Introduction: For Whom Is This Handbook, and Why?

In an inconspicuous corner of the investment business, there's a valuable circle of professionals having nothing to do with managing money. Rather than making investments, they make sentences. Armed with a facility for language, they pen literature and communications for the consumption of millions of investors—private and institutional—who entrust portfolio managers, advisors, and consultants with trillions of dollars in assets. Their words can sway investors' opinions, shape their attitudes, affect their decisions, and drive their behavior.

These are the industry's investment writers. This handbook is for them primarily—though not exclusively. It is intended for anyone tasked with the responsibility of writing for the investor. There are many, which is why this book is called The Investment Writing Handbook rather than The Investment Writer's Handbook. Still, to understand the context of this craft, it's worth highlighting the dedicated writers for whom this book is chiefly intended.

Investment writers are an ultra‐specialized class of communicators in a niche of the third degree. They are writers of financial services. They serve a well‐defined segment of that industry dealing exclusively with investments. And, within that segment, they write for what is known as the “buy side,” which comprises firms that purchase and sell securities on behalf of investors for money management.

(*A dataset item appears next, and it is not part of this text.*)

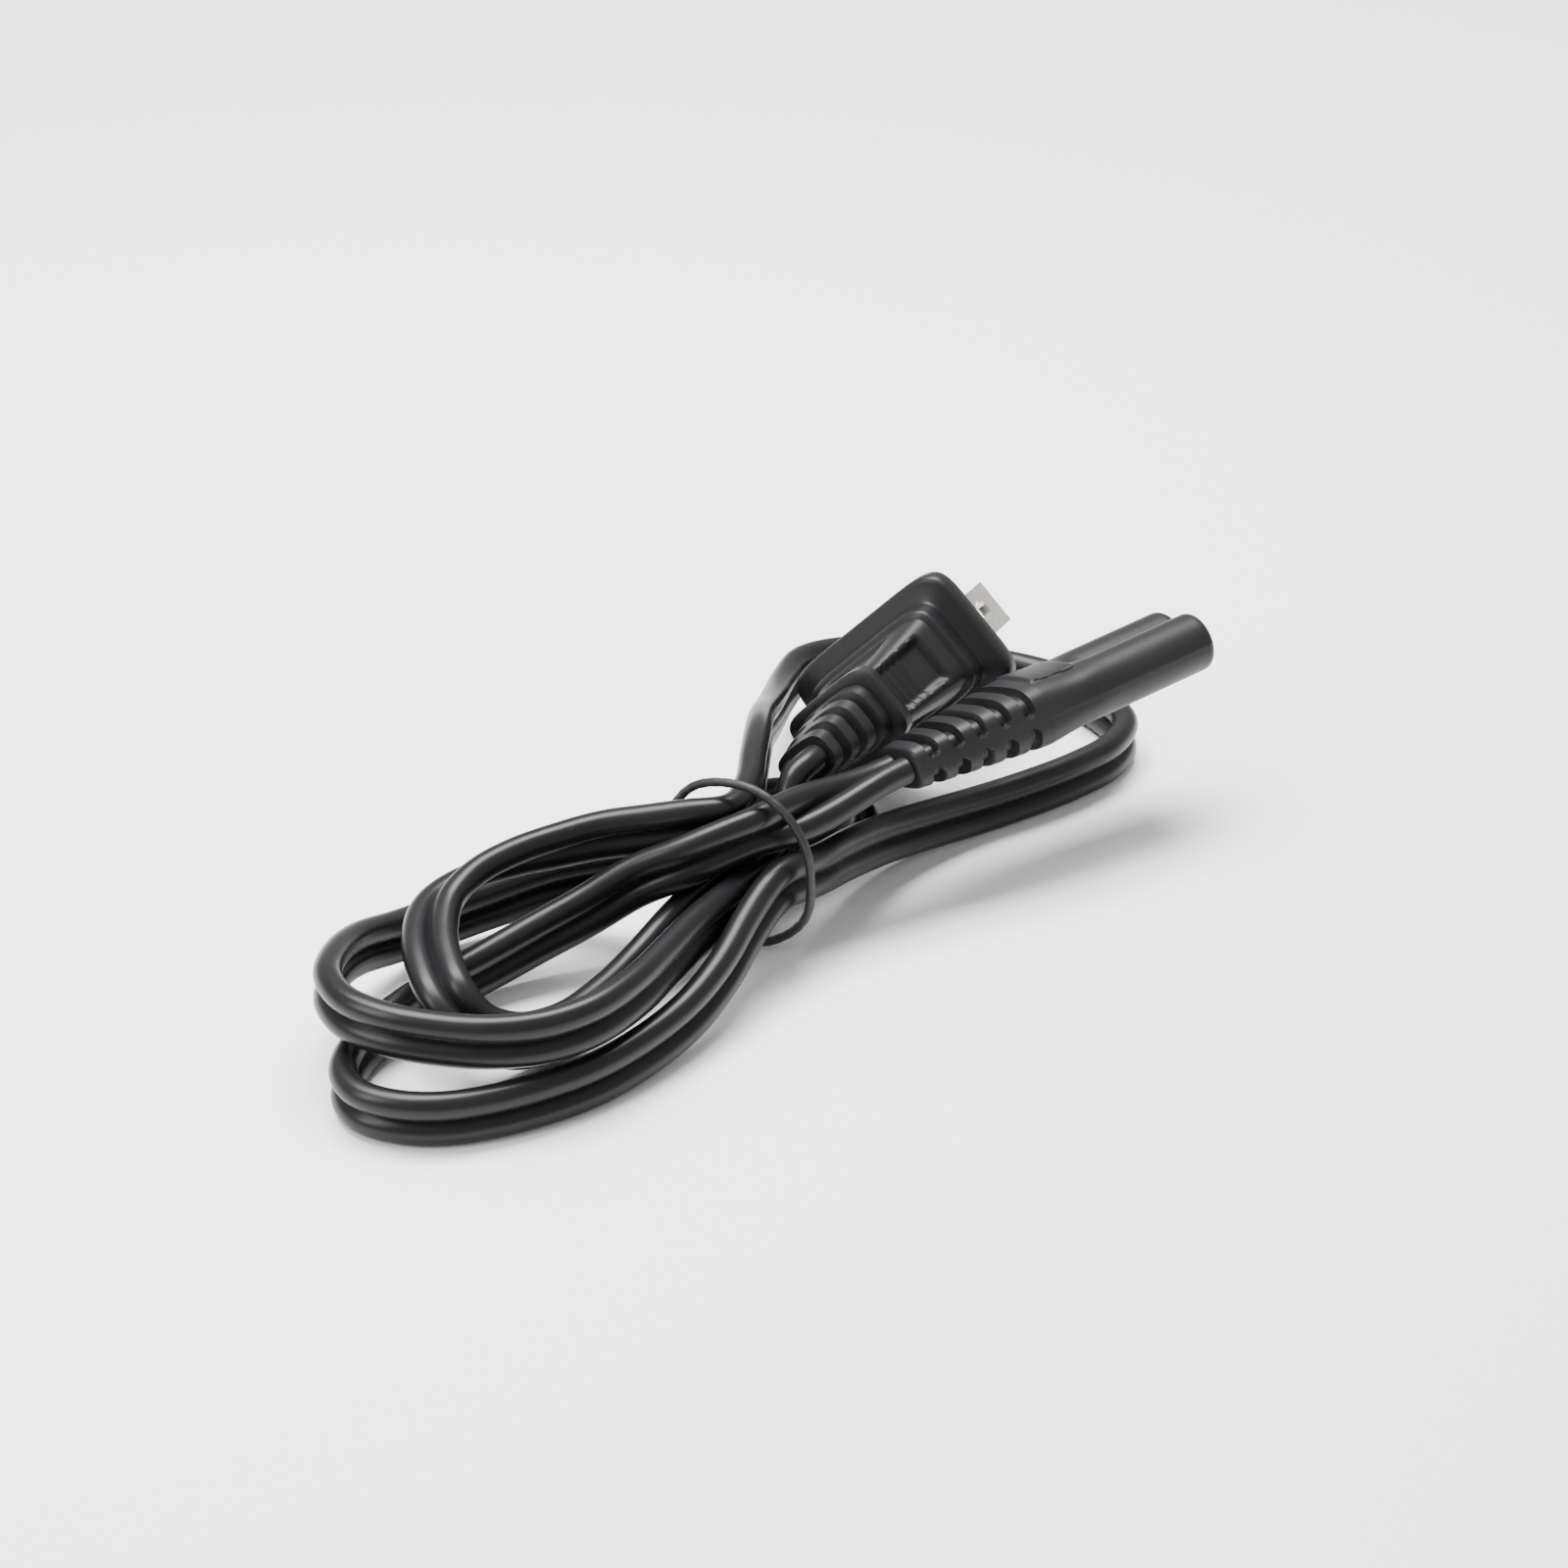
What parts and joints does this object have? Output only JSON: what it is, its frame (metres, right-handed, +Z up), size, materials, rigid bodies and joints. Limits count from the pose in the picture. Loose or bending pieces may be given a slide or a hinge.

Investment writers have counterparts on the “sell side,” which includes brokerage houses and investment banks that underwrite securities, offer public analyst recommendations for them, and publish research. This book is also for them and offers plenty of principles applicable to their business.

Don't take these über‐niche writers for a paltry bunch. The investment industry, which plays a major role in the global economy and financial markets, employs bevies of them—staff writers, freelancers, and external agency personnel—who churn out content for a range of communications. At year‐end 2016, Cerulli Associates estimated the U.S. investment market alone at nearly $41 trillion in assets1 that are professionally managed by hundreds of firms on behalf of thousands of institutions and millions of households. These investors include mass‐market (retail) investors and wealthy individuals, retirement‐plan participants, sponsors of government and corporate retirement plans, endowments, foundations, sovereign wealth funds, insurance companies, and other institutions that invest money.

Since the investment business isn't one of materials but one of ideas, analysis, and consultation, virtually all firms—from hedge funds and family offices to large wealth and asset managers—need to communicate regularly to their clients and place a premium on such communication. So do consultancies and research firms, as well as third‐party intermediaries that offer the products of investment firms.

Investment writers are the thought synthesizers and mouthpieces of investment professionals and corporate executives. Often as ghostwriters, and in addition to authoring marketing communications, they help articulate the viewpoints, analyses, and prognostications of chief executive officers, chief investment officers, portfolio managers, product managers, client‐account managers, economists, analysts, investment advisors, investor‐relations staff, and others. Many investment professionals also carve out precious time between other duties to write themselves—without the help of dedicated writers—and communicate to investors or the general public about investment issues. This handbook is for them, too, for when they don the writer's cap.

All this is to say that investment writing is a vital function in a business whose proposition is intellectual rather than physical. It is performed by seasoned practitioners serving a sizable contingent of firms and their clients, with trillions of dollars in managed assets at stake. Like other disciplines, it has conventions, processes, recommended practices, and complexities. Like other art forms, it involves creativity. And, like other weighty professions, it requires training through experience. That's enough to warrant a handbook, so here you have one. Brace yourself for the journey.